Perhaps inevitably, the band starts playing video games. On the tour bus, after a particularly vicious round of Halo, Levine and Valentine will sometimes not talk to each other for days. "There's rage that you wouldn't be able to understand," Levine says. "I'm a really prideful son of a bitch. I have to work on that." The game tonight is Guitar Hero, so he just watches. "I hate Guitar Hero. I get pissed that you don't play it like a real guitar."

Valentine and Carmichael plug in and are soon rocking out to "Them Bones," by Alice in Chains. When they fluff a section, Levine hoots, "You guys suck! Jerry Cantrell is really upset with you right now." He once met Cantrell. "I spilled my soul about how I thought he was amazing, and he didn't give a shit. Nor should he. I never put myself out there like that, so when I do, I get bummed easily."

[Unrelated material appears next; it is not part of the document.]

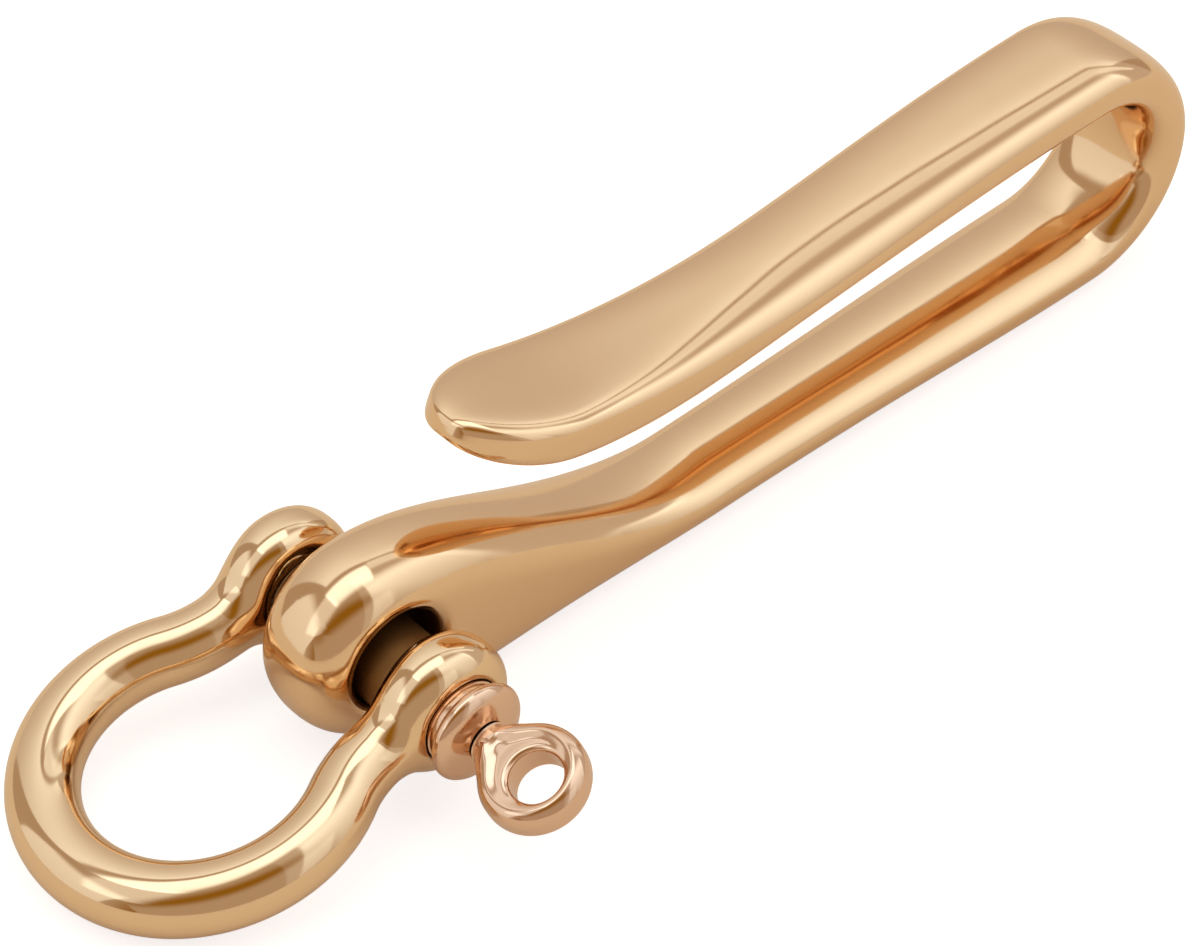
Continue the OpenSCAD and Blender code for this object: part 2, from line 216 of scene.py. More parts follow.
# %% The whole bar
def bar(stations, place, height, outline, lines, counts, hole=None, drop=None, open_end=False):
    """Points, quads and triangles of a bar. place(s, w, y) puts a point in space, height(s, w) is
    the half width of the bar, outline(s) gives its top and bottom, and lines(s) the two window
    lines. hole = (s, w, radius, first and last station of the window, rows of each ray)."""
    n_edge, n_corner, n_side = counts
    top, bottom = outline(stations)
    w = columns(top, *lines(stations), bottom, n_side, n_corner)
    s = np.broadcast_to(stations[:, None], w.shape)
    w, y, across = closed_rings(w, height(s, w) - (drop(s, w) if hole else 0), n_edge)
    s = np.broadcast_to(stations[:, None], w.shape)
    ids = np.arange(w.size).reshape(w.shape)
    keep = np.ones((len(w) - 1, w.shape[1]), bool)
    points, faces, rims = [place(s, w, y).reshape(-1, 3)], [], []
    if hole:
        *circle, first, last, rows = hole
        i0, i1 = (int(np.argmin(np.abs(stations - v))) for v in (first, last))
        a, b, count = n_corner, n_corner + n_side, w.size
        for side, start, stop in ((1, a, b), (-1, across - a, across - b)):
            keep[i0:i1, min(start, stop):max(start, stop)] = False
            frame_ids = window_frame(ids, i0, i1, start, stop)
            rs, rw = rays_to_hole(s.reshape(-1)[frame_ids], w.reshape(-1)[frame_ids], *circle, rows)
            ray = place(rs, rw, side * (height(rs, rw) - drop(rs, rw)))
            ray_ids = count + np.arange(rs.size).reshape(rows, -1)
            count += rs.size
            points.append(ray.reshape(-1, 3))
            faces.append(quads(np.concatenate([frame_ids[None], ray_ids])).reshape(-1, 4))
            rims.append((ray_ids[-1:], ray[-1]))
        wall = hole_wall(rims[0][1], rims[1][1])
        wall_ids = count + np.arange(wall[..., 0].size).reshape(len(wall), -1)
        points.append(wall.reshape(-1, 3))
        faces.append(quads(np.concatenate([rims[0][0], wall_ids, rims[1][0]])).reshape(-1, 4))
    faces.append(quads(ids)[keep])
    # Each end is so small that triangles to its middle close it
    points, faces = np.concatenate(points), np.concatenate(faces)
    ends = [ids[0]] if open_end else [ids[0], ids[-1]]
    fans = np.concatenate([fan(ring, len(points) + i) for i, ring in enumerate(ends)])
    middles = [points[ring].mean(0, keepdims=True) for ring in ends]
    return np.concatenate([points] + middles), faces, fans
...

The song ends; Valentine edges out Carmichael. The game announces his win with a fake newspaper front page. "triumphs in great show," drummer Matt Flynn reads. "When have we ever had a headline like that?"

Levine grew up in west Los Angeles. His father owned a chain of women's clothing stores, but he says he got his artistic side from his mom, who was busy raising him and his younger brother but who had majored in graphic design at Berkeley. His folks split up when he was seven. "I barely remember them together," he says.